Untuk menstanakan Ida Sanghyang Widhi di Bumi maka alam sekala dan niskala harus berada dalam satu kesatuan. Untuk itulah dalam rangkaian Ngenteg Linggih dilangsungkan upacara Mapadudusan Agung, yaitu suatu prosesi upacara penyucian alam sekala (bumi) sehingga terwujud kesatuan alam semesta, kesatuan alam sekala dan niskala. Hanya dalam keadaan suci, manusia dapat lebih mendekat dengan sumber kesucian itu sendiri, yaitu Ida Sanghyang Widhi.
Untuk dapat mewujudkan kesucian bumi, maka tahap awal yang harus dilakukan adalah membawa semua unsur Panca Maha Bhuta, yaitu pertiwi, apah, teja, bayu, dan akasa berada dalam keadaan seimbang. Segala energi negatif dinetralkan. Untuk itulah diselenggarakan upacara Bhuta Yadnya Tawur Balik Sumpah. Melalui upacara tawur balik sumpah ini, segala isi alam (sarwa prani) dimuliakan sehingga terwujud keseimbangan atau harmoni di bumi. Keseimbangan atau harmoni inilah merupakan syarat utama terwujudnya kesucian di bumi. Upacara tawur ini telah dilaksanakan sebelumnya, yaitu tanggal 2 Oktober 2024 bertepatan dengan Tilem sasih Katiga.

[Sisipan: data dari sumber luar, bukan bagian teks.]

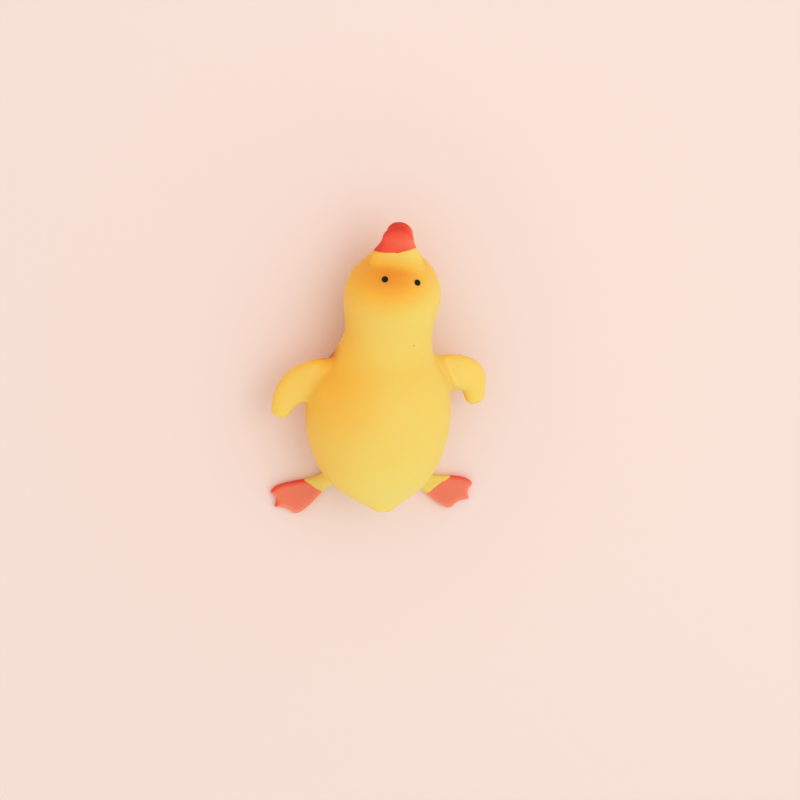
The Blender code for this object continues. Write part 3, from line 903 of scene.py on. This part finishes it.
def laid_path(crease):
    """Draw a crease's path through its points and lay it on the skin from above."""
    corners = [Vector((*point, 0)) for point in crease.points]
    points = [
        start.lerp(end, step / PATH_STEPS)
        for start, end in zip(corners, corners[1:])
        for step in range(PATH_STEPS)
    ]
    points.append(corners[-1])
    laid = [skin.ray_cast(point + UP, -UP)[1] for point in points]
    mesh = bpy.data.meshes.new(crease.name)
    mesh.from_pydata(laid, [(i, i + 1) for i in range(len(laid) - 1)], [])
    path = bpy.data.objects.new(crease.name, mesh)
    scene.collection.objects.link(path)
    return path


paths = [laid_path(crease) for crease in CREASES]
for crease, path in zip(CREASES, paths):
    pressing = {"Path": path, "Width": crease.width, "Depth": crease.depth, "Material": rubber}
    use_tree(skin, press, pressing)
bake(skin)
for path in paths:
    bpy.data.objects.remove(path, do_unlink=True)
print("creases and ridges:", len(CREASES))

# %% [markdown]
# ## The eyes
#
# Each eye is a drop of black gloss paint. A flattened sphere, half sunk in the skin where a ray
# from above meets it, gives the drop its clean round rim. The enamel has flowed a little unevenly,
# so a fine noise varies its black, its gloss and its relief.

# %% The eyes
EYE_RADIUS = 0.0012
EYE_HEIGHT = 0.0006
EYE_PLACES = {"left": (-0.0002, 0.0513), "right": (0.0117, 0.0498)}
EYE_SEGMENTS = 40
EYE_ROWS = 20
ENAMEL_BLACKS = ("#070405", "#100A0D")
ENAMEL_ROUGHNESS = (0.16, 0.26)
ENAMEL_FLOW_SIZE = 0.0006
ENAMEL_FLOW_HEIGHT = 0.00004
ENAMEL_FLOW_STRENGTH = 0.15

enamel = bpy.data.materials.new("glossy_black_enamel")
enamel.use_nodes = True
gloss = enamel.node_tree
gloss.nodes.clear()
eye_place = add_node(gloss, "ShaderNodeTexCoord").outputs["Object"]
flow = noise(gloss, eye_place, ENAMEL_FLOW_SIZE, detail=2.0)
dulling = {"Value": flow, "To Min": ENAMEL_ROUGHNESS[0], "To Max": ENAMEL_ROUGHNESS[1]}
ripple = {"Height": flow, "Strength": ENAMEL_FLOW_STRENGTH, "Distance": ENAMEL_FLOW_HEIGHT}
enamel_shader = add_node(
    gloss,
    "ShaderNodeBsdfPrincipled",
    {
        "Base Color": mixed_colour(gloss, flow, linear(ENAMEL_BLACKS[0]), linear(ENAMEL_BLACKS[1])),
        "Roughness": add_node(gloss, "ShaderNodeMapRange", dulling).outputs[0],
        "Normal": add_node(gloss, "ShaderNodeBump", ripple).outputs[0],
        "Specular IOR Level": 0.20,
    },
)
add_node(gloss, "ShaderNodeOutputMaterial", {"Surface": enamel_shader.outputs[0]})

for side in SIDES:
    _, seat, out, _ = skin.ray_cast(Vector((*EYE_PLACES[side], 0)) + UP, -UP)
    drop = bmesh.new()
    bmesh.ops.create_uvsphere(drop, u_segments=EYE_SEGMENTS, v_segments=EYE_ROWS, radius=1)
    turned_out = out.to_track_quat("Z", "Y").to_matrix().to_4x4()
    flattened = Matrix.Diagonal((EYE_RADIUS, EYE_RADIUS, EYE_HEIGHT, 1))
    seated = Matrix.Translation(seat) @ turned_out @ flattened
    bmesh.ops.transform(drop, matrix=seated, verts=drop.verts)
    eye = bpy.data.objects.new(f"{side}_eye", bpy.data.meshes.new(f"{side}_eye"))
    scene.collection.objects.link(eye)
    drop.to_mesh(eye.data)
    drop.free()
    eye.data.shade_smooth()
    eye.data.materials.append(enamel)
    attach(eye, "root")
    print(eye.name, "at", [round(1000 * c, 1) for c in seat], "mm")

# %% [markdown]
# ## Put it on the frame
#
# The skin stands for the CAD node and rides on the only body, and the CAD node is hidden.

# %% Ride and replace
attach(skin, "root")
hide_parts("duck")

Ida Pedanda Istri Parwati Kemenuh menjalankan Prosesi Senjata Nawa Sanga
Ida Pedanda Putra Pasuruan membacakan tuturan dialog Mapajejiwan bersama Ida Pedanda Istri Parwati Kemenuh
Puncak dari prosesi Ngenteg Linggih adalah upacara Mapeselang. Upacara ini memiliki esensi yang sangat tinggi dan dianggap sebagai inti dari keseluruhan prosesi, yang diyakini menjadi penentu keberhasilan upacara. Dalam Mapeselang, Ida Bhatara turun dari stananya menuju Sanggar Paselang. Di sanggar ini, Ida Bhatara berwujud Sanghyang Semara Jaya dan Semara Ratih. Secara filosofis, ini dimaknai sebagai proses penciptaan, di mana Beliau memberikan hidup dan kehidupan untuk kemakmuran di dunia. Makna penciptaan tersebut tersirat dalam tuturan dialog Mapajejiwan yang dibacakan oleh Ida Pedanda Putra Pasuruan selaku Yajamana Karya dari Griya Gede Taman Lukluk dan Tapeni, Ida Pedanda istri Parwati Kemenuh dari Griya Gede Keramas Kemenuh. Melengkapi Mapajejiwan, terdapat prosesi Ngindang yang dipimpin oleh Ida Pedanda Istri Made Oka Pasuruan dari Griya Oka Pasuruan. Ngindang secara jelas tersirat dalam naskah Mapajejiwan dan dimaknai secara simbolis sebagai perputaran dunia serta pembentukan segala unsurnya.
Prosesi Mapapasaran
Prosesi Mapedanan
Ida Pedanda Gede Ketut Putra Timbul memimpin prosesi Mapapasaran
Ida Peranda Gede Isana manuaba memimpin prosesi Mapedanan
Mapaselang dapat dikatakan sebagai akhir dari prosesi Ngenteg Linggih. Namun, dalam Karya Agung terdapat dua prosesi tambahan, yaitu Mapapasaran dan Mapedanan. Di tempat lain, kedua prosesi ini juga sering dilakukan setelah upacara Tawur, bukan setelah Ngenteg Linggih. Mapapasaran dimaknai sebagai menjual peralatan atau sarana untuk pembuatan bahan-bahan Yadnya, sementara Mapedanan sebagai simbol Ida Bhatara memberkati manusia yang didalamnya terdapat prosesi pemberian (sedekah) kepada manusia baik berupa dana maupun barang. Prosesi Mapapasaran dipimpin oleh Ida Pedanda Gede Ketut Putra Timbul dari Griya Kawi Purna Timbul, sementara prosesi Mapadanan dipimpin oleh ida Peranda Gede Isana manuaba dari Griya Lebah Manuaba Kedampal.